ガチラノ

死ぬほどどうでも良いわ…

僕が愛したすべての君へ

 

僕が愛したすべての君へ (ハヤカワ文庫 JA オ 12-1)

僕が愛したすべての君へ (ハヤカワ文庫 JA オ 12-1)

 

いやーひでー。いわゆる平行世界もので、それが社会に受け入れられるためにどんな紆余曲折があったかってところで過去の平行世界をテーマにした創作が大きな影響を、みたいな話があって、例えば『アバウト・タイム』のタイムトラベルの単純さなんかを引き合いに出したりするんだけど、いやー、その割には平行世界に対する考察が浅すぎますよねー。ここらへんの年齢層に受けるちょっとSFっぽい恋愛含みの小説のセンでいっちょ泣ける小説書きましょー的な安易さ醜悪さが先に出ちゃっていて隠しきれてない。大雑把な数字で世界の距離を測るの仕組みを「IP」という言葉のイメージで捉えるのが完璧に不適切だし、移動しても元の世界に戻ってくるというその仕組みは物語のつくりとしては安易極まりない。結局自分の意識世界が戻ることが確定されていたら、平行世界モノのおいしいネタである「全ての世界が平等である」というアイディアがスポイルされちゃう。

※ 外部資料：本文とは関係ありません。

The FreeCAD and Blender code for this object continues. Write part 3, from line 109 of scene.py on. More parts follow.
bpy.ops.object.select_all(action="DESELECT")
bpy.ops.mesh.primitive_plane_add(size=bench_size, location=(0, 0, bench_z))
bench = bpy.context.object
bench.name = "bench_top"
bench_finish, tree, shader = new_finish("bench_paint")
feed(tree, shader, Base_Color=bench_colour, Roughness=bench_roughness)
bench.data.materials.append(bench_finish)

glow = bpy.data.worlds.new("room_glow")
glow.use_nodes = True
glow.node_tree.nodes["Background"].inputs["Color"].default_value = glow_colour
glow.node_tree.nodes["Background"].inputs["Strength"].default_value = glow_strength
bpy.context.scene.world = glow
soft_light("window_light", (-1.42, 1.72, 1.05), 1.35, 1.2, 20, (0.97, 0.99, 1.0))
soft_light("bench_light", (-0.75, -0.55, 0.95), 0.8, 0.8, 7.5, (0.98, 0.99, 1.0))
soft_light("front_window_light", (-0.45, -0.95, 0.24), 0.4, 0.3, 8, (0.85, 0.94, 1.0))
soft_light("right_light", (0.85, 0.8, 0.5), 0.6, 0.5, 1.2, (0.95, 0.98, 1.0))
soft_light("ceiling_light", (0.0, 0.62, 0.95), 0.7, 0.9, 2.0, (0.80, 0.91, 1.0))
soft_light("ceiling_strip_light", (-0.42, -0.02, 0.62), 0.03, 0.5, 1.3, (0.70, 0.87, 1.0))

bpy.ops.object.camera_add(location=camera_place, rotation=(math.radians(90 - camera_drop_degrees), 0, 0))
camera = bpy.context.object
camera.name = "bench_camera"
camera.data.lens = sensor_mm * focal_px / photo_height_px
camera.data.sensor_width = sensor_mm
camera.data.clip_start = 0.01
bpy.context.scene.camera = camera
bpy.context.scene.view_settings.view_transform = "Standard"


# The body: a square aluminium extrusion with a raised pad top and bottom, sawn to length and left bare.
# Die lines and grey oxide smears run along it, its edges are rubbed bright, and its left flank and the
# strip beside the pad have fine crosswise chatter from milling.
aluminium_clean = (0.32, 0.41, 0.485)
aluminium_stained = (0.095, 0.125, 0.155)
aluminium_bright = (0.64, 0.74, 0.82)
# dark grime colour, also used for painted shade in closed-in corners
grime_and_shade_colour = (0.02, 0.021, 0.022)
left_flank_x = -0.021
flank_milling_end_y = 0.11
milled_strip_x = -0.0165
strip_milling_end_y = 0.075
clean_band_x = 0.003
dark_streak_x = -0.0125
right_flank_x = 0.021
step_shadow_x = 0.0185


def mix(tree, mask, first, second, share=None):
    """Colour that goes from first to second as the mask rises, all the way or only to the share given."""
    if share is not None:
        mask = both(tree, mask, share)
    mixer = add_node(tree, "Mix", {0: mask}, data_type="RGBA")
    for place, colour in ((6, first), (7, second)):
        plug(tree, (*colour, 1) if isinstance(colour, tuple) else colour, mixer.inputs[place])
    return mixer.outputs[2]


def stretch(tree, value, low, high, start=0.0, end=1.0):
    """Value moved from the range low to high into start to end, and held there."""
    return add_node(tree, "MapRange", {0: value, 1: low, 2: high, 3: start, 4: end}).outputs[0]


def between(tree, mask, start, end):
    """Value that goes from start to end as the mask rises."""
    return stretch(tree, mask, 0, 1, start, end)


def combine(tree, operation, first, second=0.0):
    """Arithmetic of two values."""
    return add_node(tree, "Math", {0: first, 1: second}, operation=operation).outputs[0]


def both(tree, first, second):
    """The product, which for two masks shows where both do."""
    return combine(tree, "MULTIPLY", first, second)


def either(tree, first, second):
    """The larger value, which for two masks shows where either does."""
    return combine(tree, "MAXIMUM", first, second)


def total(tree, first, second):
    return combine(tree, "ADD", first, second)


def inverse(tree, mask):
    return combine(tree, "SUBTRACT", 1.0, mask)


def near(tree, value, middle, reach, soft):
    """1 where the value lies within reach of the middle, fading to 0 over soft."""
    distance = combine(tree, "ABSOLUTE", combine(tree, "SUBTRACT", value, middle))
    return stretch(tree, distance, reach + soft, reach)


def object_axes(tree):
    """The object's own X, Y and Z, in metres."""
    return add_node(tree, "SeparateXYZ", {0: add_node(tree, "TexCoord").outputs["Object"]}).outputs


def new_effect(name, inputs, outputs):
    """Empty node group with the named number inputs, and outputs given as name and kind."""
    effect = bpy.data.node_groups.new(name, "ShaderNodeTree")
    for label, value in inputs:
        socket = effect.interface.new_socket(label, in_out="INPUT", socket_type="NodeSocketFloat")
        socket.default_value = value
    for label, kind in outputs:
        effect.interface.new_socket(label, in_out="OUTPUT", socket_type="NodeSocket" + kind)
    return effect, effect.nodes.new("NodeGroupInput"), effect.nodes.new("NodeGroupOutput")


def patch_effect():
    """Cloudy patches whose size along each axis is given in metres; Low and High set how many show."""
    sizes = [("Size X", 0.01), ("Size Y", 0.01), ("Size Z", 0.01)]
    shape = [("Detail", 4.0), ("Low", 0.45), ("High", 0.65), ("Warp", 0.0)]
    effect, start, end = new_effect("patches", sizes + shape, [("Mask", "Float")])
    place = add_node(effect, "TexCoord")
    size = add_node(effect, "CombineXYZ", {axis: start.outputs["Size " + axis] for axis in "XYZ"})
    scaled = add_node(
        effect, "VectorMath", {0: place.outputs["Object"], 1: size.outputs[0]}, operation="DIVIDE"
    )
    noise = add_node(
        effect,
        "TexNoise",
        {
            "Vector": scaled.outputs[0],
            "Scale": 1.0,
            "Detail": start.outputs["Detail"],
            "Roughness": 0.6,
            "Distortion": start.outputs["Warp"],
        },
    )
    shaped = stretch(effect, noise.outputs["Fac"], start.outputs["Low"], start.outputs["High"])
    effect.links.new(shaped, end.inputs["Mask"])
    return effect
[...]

ま、でもとりあえずそこらへんをこの世界のルールとして受け入れるとして、そこから生じる社会的な問題が「平行世界に行って犯罪を犯したら裁けない」とかもうあまりに稚拙で笑ってしまった。馬鹿じゃないんだからさ、普通世界が変わったらその人物が監視下に置かれるとかやるでしょ普通。平行世界の移動から生まれる社会的変化さえこのレベルって、やっぱ考察が浅すぎると思います。

他の世界の人間が不幸になるのが決定的なアイディアになるはずなのに、平行世界の妻との別れはクッソ適当で、しかも戻ってきてから妻が殺人者の可能性のある主人公に苦悩を抱くところとか全然描かれなくて、それがあのちょーどうでも良いテキトー推理で躱せるような書き方なのはホントに呆れたし、「全ての世界の君を愛す」に関してはもう失笑も出なくて、そんな雑な動機づけて全ての世界の君を愛せたら苦労しないよ。それができないのが平行世界の面白味であって最大障壁のはずなのに、なにお座なりにちっさいエピソードで乗り越えちゃってんの? 雑だよ。

単純に小説が下手だよなあ。地の文で老人が「僕」を使うことの苦しさに「は?」と思いながら読み始めるけど、最初のエピソードでなんの捻りもなく宝物がエアガンだったのはもう恐怖すら覚えた。ヒロインはちょっと小悪魔的だけど、アレって本質的には情報隠せばいくらでもひっくり返せるビックリ演出に過ぎなくて、ビックリの向こうに何を感じさせるのかが大事だったりするんだけど、別にそういうのないもんなあ。日常の謎っぽいもので全体を牽引したところで、それを物語のなかに適切に位置づけられなくて、「あー雰囲気だけね」って小説でございました。